■ Given data:
....
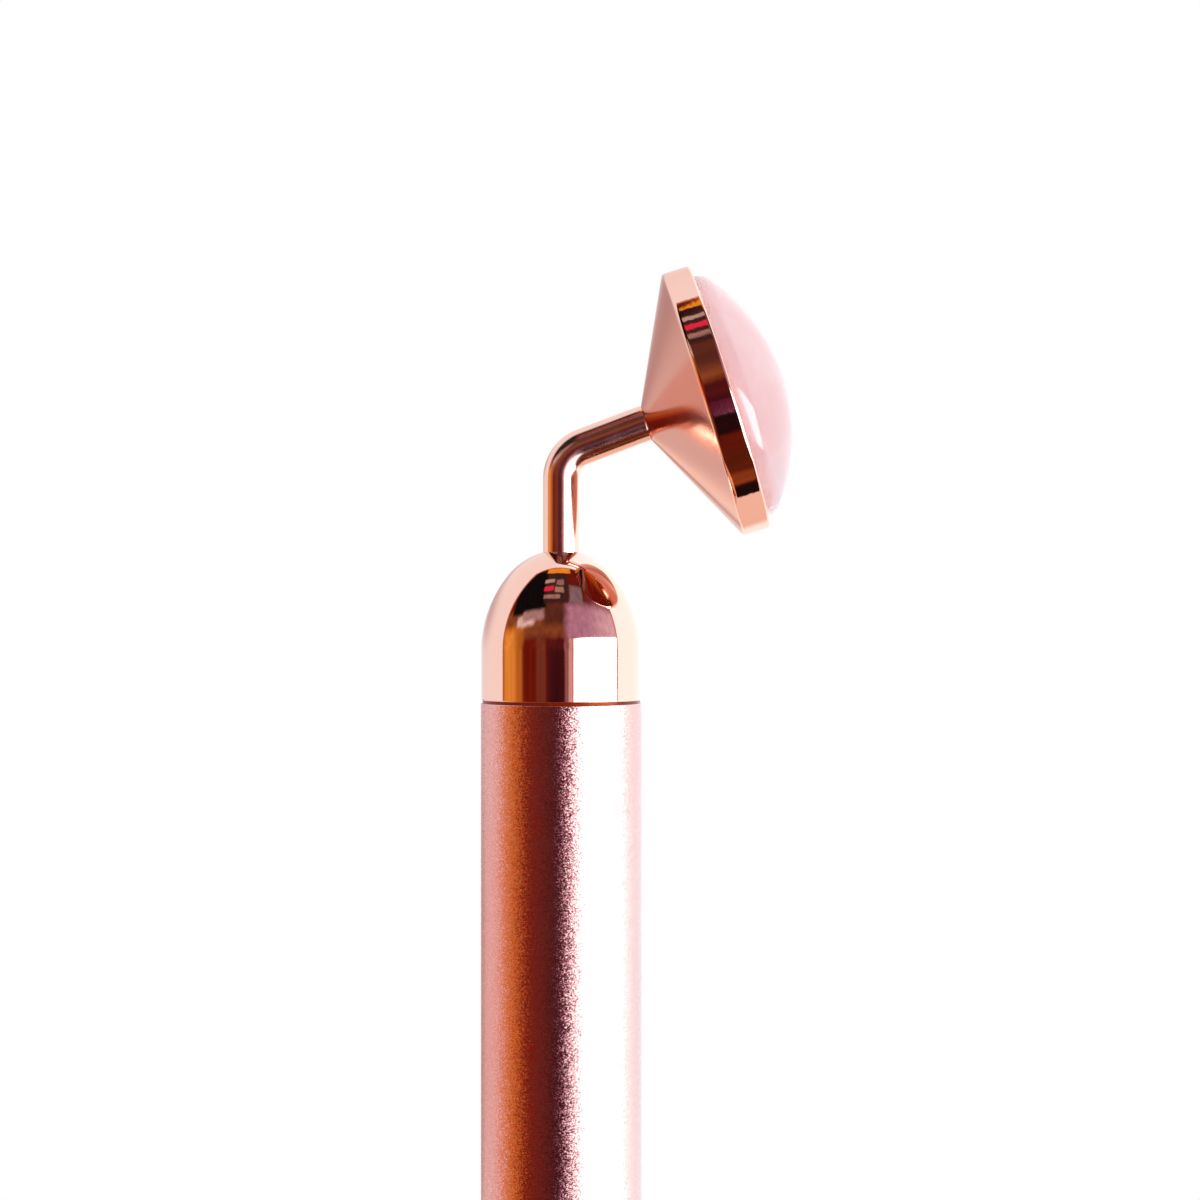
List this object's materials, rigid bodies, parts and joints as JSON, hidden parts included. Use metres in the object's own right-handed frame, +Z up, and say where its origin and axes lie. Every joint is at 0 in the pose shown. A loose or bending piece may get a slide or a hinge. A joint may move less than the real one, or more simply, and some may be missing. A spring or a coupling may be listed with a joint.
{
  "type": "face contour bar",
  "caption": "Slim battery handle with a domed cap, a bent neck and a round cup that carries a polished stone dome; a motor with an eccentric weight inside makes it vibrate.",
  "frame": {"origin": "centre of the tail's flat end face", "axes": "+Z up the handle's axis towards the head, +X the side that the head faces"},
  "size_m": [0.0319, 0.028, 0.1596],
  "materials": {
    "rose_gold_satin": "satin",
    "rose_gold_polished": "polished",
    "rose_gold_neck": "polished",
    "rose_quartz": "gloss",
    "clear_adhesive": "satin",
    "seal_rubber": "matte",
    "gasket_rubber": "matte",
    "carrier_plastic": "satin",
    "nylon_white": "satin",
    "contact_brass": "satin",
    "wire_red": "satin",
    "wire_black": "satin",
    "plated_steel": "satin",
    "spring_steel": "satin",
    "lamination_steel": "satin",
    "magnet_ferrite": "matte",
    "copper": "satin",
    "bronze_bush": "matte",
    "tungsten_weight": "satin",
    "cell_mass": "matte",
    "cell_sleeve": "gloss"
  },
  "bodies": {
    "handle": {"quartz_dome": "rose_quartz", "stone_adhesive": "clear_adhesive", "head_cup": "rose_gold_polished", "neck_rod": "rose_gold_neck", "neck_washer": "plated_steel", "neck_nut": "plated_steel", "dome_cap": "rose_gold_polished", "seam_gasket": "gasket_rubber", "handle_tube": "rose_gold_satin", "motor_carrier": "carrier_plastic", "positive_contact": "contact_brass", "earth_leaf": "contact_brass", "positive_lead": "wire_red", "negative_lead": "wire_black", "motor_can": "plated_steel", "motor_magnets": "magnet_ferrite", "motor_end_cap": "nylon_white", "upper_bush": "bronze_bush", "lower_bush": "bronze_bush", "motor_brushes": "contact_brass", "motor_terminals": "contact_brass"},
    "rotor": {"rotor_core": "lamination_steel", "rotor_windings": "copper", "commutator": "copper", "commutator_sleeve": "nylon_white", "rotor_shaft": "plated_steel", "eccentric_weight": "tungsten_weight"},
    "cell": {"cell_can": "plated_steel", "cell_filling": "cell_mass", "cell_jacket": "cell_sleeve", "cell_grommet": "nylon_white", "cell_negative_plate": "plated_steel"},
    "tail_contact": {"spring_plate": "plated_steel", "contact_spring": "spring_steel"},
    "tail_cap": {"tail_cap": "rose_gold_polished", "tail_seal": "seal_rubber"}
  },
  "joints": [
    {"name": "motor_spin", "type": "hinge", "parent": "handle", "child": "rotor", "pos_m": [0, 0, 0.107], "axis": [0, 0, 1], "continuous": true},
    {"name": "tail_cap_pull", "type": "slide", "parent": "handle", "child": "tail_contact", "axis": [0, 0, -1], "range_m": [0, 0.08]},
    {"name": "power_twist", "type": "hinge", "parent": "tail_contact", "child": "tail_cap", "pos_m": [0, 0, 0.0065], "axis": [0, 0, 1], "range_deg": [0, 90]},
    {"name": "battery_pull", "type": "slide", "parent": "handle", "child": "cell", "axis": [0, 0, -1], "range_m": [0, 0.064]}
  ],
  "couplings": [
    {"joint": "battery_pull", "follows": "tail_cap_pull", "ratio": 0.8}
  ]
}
....
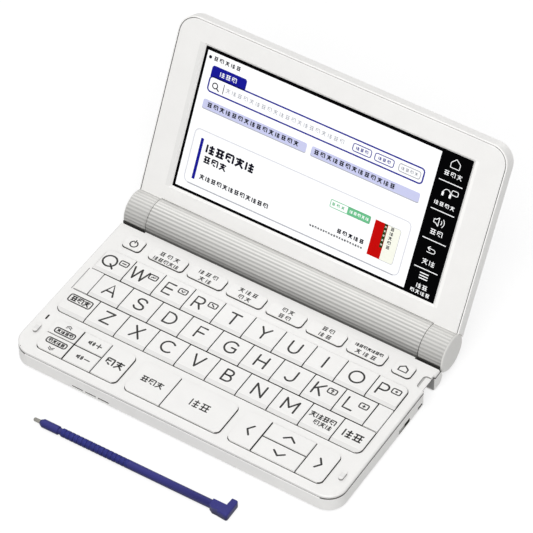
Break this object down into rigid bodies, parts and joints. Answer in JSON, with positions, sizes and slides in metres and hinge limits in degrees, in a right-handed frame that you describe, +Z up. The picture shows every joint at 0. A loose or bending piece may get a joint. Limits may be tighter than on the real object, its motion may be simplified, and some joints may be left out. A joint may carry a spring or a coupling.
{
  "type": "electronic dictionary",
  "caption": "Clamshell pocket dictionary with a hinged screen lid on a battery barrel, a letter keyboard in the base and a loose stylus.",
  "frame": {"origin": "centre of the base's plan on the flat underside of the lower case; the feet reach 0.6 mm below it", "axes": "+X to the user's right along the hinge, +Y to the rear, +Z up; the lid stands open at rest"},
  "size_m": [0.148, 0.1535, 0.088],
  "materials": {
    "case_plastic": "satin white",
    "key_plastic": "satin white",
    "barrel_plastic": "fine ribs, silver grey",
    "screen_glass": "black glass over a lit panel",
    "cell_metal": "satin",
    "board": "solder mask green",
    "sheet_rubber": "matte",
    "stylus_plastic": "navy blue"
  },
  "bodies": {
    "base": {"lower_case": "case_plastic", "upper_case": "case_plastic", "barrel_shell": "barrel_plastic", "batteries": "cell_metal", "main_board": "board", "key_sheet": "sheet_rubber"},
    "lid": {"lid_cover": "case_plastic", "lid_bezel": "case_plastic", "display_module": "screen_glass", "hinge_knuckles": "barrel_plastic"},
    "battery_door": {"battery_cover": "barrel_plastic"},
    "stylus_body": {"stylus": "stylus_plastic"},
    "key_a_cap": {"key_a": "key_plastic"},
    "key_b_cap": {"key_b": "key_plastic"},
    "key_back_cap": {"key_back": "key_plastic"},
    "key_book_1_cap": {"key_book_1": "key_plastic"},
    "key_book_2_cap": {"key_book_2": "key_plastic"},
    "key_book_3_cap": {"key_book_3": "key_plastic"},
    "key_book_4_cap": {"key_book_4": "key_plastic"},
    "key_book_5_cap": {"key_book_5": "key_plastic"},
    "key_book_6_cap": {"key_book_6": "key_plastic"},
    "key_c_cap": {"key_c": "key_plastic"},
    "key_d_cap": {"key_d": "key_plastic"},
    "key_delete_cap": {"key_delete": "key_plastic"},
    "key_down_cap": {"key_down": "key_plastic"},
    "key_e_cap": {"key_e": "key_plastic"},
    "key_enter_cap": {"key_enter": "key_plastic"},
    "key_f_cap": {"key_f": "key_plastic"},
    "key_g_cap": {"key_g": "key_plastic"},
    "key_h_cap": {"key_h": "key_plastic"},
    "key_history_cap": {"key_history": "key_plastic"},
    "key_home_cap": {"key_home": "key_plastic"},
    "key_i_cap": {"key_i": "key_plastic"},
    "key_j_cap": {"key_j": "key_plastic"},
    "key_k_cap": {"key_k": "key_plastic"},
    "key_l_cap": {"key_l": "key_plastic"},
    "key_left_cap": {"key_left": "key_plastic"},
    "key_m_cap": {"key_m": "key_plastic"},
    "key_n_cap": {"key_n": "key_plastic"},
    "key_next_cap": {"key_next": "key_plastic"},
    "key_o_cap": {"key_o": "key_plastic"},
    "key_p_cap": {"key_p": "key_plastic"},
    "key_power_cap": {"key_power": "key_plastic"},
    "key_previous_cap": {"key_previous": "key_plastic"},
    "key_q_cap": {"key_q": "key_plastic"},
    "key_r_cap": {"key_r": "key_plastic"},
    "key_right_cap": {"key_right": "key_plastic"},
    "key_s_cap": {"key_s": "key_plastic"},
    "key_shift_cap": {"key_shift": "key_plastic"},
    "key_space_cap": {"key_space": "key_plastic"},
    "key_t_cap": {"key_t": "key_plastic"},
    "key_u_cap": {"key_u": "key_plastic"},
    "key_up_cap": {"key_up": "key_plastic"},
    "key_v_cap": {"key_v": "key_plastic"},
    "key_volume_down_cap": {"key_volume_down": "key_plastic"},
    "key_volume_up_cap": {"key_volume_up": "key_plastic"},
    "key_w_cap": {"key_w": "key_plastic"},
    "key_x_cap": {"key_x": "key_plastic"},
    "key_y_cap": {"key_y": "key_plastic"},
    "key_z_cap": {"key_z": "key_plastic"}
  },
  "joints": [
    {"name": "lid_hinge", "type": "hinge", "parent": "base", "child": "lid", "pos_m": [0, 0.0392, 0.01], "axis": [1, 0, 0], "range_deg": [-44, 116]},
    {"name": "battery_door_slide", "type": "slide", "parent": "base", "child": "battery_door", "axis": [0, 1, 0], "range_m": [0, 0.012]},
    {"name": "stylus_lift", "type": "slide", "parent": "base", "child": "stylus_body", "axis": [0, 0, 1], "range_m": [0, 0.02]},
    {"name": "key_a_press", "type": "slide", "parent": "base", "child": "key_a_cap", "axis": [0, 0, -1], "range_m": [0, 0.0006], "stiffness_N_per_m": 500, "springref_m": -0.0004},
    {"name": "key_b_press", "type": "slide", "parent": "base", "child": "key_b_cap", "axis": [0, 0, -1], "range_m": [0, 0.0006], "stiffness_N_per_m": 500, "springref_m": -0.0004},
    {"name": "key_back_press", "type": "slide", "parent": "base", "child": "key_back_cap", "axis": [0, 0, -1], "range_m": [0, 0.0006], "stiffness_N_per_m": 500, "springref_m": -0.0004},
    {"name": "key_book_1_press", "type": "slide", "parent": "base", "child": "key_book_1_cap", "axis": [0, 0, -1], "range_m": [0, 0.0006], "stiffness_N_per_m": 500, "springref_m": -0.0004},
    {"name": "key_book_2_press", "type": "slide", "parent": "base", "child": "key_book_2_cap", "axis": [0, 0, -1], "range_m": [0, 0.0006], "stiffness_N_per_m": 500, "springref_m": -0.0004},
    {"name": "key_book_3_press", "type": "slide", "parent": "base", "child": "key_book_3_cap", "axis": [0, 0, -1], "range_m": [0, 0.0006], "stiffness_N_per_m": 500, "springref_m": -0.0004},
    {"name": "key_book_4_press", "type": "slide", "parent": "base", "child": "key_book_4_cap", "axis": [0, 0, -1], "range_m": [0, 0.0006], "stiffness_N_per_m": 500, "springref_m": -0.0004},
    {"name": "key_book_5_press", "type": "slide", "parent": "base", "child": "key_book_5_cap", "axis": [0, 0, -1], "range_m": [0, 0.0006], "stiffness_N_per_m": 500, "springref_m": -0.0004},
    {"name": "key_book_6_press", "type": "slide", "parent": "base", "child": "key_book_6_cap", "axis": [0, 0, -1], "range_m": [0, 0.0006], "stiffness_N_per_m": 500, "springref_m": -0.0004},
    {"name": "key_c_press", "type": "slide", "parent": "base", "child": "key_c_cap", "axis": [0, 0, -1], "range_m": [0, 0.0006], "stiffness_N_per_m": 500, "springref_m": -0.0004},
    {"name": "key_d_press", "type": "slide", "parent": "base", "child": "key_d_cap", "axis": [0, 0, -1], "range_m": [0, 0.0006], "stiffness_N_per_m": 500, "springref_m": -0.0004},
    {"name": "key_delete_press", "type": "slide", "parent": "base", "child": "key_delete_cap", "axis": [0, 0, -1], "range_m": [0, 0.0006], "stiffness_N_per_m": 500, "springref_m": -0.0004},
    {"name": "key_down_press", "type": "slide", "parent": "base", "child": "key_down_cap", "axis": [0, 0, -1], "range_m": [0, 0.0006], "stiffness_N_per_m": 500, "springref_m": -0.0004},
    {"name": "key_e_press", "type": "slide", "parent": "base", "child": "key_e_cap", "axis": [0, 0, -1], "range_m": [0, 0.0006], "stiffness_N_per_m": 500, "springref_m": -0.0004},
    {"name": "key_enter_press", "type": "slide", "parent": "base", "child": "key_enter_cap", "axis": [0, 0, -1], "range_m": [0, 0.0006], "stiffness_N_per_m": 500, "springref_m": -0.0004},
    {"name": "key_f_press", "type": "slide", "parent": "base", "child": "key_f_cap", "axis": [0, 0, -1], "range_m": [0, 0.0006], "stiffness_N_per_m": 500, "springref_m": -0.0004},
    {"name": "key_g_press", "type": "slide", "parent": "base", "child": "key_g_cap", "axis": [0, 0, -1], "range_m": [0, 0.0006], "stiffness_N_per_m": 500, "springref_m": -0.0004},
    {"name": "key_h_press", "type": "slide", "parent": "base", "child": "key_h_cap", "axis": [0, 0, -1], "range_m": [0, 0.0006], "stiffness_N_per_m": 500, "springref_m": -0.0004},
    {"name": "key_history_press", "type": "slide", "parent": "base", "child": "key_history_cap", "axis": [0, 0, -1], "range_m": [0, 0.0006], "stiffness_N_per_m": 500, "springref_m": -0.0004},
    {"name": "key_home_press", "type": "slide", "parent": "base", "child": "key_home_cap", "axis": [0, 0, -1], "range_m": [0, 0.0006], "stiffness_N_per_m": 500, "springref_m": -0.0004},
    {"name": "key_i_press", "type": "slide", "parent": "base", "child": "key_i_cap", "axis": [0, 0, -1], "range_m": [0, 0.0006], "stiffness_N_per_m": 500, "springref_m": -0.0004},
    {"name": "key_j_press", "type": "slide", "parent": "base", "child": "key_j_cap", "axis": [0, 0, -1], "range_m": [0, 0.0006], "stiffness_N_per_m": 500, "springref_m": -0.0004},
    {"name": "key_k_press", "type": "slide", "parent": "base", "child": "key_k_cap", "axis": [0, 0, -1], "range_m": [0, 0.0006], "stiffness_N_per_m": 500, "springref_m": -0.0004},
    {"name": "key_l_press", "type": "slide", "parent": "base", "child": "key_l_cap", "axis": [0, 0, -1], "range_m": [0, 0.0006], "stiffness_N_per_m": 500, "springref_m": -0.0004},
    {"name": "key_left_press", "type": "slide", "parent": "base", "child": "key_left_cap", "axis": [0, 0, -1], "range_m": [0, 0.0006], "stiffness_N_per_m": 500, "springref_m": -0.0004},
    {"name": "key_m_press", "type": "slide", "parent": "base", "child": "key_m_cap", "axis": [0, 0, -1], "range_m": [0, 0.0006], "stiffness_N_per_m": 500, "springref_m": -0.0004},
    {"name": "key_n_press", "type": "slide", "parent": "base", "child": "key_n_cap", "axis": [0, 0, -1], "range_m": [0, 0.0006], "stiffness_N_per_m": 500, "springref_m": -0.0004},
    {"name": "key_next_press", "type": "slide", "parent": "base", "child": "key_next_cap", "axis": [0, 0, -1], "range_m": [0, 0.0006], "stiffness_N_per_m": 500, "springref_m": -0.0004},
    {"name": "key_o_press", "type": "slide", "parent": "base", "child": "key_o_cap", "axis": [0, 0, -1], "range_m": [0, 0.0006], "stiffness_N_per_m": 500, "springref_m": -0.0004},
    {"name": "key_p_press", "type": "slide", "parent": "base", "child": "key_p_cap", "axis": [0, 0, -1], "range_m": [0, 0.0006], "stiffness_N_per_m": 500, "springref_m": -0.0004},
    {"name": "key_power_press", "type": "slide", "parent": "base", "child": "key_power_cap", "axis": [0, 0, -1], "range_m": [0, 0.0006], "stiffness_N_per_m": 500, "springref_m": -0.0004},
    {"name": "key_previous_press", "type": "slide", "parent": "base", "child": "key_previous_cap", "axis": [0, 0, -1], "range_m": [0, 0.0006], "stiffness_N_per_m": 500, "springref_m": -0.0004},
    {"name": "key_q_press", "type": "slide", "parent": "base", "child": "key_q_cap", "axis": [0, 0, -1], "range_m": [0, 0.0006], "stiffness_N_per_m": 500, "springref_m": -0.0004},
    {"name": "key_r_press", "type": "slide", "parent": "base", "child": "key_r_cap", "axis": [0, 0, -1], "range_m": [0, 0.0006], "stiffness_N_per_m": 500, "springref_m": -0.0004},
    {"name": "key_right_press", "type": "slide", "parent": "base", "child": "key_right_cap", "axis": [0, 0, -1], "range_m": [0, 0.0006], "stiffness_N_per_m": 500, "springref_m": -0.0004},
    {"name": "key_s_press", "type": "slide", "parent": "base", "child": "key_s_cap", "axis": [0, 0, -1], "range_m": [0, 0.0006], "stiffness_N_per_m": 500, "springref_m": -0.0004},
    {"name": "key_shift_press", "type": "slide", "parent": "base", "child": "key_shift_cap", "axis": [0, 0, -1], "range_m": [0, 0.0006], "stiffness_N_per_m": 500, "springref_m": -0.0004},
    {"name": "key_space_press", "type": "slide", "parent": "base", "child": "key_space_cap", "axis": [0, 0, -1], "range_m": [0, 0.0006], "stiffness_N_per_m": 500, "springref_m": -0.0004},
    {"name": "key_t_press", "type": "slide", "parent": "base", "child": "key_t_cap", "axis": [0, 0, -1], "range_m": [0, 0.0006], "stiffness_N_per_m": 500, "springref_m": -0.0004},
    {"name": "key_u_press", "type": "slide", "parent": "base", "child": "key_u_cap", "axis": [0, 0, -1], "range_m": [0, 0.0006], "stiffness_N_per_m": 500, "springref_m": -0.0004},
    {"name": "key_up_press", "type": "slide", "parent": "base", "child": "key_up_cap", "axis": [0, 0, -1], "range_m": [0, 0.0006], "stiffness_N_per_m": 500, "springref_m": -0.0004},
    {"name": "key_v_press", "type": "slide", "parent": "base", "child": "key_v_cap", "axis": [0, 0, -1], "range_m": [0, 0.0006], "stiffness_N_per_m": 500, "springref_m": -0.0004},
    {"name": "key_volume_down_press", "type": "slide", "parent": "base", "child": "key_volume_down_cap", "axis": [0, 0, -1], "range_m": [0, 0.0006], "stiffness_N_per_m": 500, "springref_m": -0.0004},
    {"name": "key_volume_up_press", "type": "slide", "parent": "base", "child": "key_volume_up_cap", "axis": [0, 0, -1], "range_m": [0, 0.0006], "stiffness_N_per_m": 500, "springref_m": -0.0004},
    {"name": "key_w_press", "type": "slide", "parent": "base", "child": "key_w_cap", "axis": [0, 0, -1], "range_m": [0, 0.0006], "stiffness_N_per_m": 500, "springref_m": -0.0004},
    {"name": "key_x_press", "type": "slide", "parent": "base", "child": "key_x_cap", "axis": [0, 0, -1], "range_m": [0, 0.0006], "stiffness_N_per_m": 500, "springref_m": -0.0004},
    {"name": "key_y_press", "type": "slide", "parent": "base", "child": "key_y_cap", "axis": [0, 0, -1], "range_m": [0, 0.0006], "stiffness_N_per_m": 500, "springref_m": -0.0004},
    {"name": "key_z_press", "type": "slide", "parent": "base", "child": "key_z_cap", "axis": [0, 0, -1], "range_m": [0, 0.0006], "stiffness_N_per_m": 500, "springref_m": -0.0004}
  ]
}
....
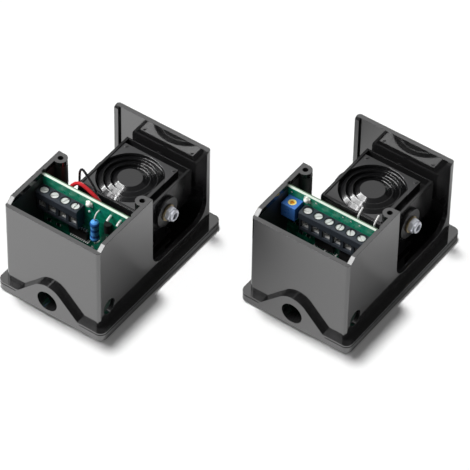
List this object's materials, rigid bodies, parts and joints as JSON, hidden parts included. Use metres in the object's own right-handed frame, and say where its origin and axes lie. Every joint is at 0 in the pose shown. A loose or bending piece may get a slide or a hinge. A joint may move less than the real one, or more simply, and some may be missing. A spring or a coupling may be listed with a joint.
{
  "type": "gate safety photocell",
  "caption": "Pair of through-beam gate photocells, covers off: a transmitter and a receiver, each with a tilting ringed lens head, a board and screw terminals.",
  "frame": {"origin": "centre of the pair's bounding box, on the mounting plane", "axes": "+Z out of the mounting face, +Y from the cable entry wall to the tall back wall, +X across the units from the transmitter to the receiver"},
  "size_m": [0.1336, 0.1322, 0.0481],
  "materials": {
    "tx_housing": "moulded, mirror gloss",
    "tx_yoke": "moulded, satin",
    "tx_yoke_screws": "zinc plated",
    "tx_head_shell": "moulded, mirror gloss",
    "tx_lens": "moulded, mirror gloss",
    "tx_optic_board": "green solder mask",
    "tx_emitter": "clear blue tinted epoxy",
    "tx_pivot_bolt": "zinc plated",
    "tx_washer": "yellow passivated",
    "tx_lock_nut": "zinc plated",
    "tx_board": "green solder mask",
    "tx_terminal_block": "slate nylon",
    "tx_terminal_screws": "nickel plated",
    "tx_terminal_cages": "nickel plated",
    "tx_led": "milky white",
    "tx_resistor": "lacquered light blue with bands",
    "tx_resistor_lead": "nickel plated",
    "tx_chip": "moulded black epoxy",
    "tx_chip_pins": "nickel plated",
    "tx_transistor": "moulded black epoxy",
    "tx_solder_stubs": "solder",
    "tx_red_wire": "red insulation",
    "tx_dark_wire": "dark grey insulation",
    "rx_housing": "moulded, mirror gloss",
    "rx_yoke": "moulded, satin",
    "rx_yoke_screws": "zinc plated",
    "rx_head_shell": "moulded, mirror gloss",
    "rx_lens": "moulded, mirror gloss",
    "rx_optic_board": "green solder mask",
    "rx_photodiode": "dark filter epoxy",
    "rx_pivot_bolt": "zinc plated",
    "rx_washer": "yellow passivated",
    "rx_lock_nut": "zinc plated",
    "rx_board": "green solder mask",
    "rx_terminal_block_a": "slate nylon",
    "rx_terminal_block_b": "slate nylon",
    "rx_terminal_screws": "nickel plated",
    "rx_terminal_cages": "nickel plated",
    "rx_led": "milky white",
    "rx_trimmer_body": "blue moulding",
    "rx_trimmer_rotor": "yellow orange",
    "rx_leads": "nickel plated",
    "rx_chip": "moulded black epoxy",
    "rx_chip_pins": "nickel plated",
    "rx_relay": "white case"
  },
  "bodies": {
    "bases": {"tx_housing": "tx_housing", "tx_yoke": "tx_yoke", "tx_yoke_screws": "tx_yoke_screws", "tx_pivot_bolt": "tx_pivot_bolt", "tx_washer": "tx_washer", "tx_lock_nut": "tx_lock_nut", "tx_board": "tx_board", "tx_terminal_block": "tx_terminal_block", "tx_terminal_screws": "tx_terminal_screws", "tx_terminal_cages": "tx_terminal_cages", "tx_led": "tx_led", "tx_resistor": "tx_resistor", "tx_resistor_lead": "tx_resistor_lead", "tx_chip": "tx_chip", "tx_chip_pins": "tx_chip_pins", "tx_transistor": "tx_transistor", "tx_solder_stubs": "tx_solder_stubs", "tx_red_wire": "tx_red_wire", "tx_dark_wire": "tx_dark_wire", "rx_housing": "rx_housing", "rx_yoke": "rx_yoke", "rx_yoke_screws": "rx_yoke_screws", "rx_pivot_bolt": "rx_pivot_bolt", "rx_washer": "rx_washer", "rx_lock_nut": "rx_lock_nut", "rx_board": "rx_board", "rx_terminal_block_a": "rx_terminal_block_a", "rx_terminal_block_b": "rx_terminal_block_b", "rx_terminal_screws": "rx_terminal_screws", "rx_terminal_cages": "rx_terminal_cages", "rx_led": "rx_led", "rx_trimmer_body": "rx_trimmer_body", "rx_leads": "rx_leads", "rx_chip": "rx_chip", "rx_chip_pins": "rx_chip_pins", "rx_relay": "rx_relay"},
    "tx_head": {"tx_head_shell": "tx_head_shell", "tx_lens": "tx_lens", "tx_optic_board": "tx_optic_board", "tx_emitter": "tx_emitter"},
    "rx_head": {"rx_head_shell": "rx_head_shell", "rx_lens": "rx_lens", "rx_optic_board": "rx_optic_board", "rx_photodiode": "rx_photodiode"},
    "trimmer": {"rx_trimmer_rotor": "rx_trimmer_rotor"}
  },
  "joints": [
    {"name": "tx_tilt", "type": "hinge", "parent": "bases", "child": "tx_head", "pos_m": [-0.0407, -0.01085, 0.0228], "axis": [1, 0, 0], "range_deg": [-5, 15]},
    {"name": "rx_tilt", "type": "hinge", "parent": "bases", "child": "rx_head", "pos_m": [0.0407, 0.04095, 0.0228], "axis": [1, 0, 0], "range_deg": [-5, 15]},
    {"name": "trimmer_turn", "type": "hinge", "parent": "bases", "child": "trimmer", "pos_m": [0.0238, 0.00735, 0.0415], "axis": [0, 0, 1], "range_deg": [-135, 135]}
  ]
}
....
■ What is being asked: Identify each line in the entries with the word "included" and copy it.

■ Solution for this exercise:
List this object's materials, rigid bodies, parts and joints as JSON, hidden parts included. Use metres in the object's own right-handed frame, +Z up, and say where its origin and axes lie. Every joint is at 0 in the pose shown. A loose or bending piece may get a slide or a hinge. A joint may move less than the real one, or more simply, and some may be missing. A spring or a coupling may be listed with a joint.
List this object's materials, rigid bodies, parts and joints as JSON, hidden parts included. Use metres in the object's own right-handed frame, and say where its origin and axes lie. Every joint is at 0 in the pose shown. A loose or bending piece may get a slide or a hinge. A joint may move less than the real one, or more simply, and some may be missing. A spring or a coupling may be listed with a joint.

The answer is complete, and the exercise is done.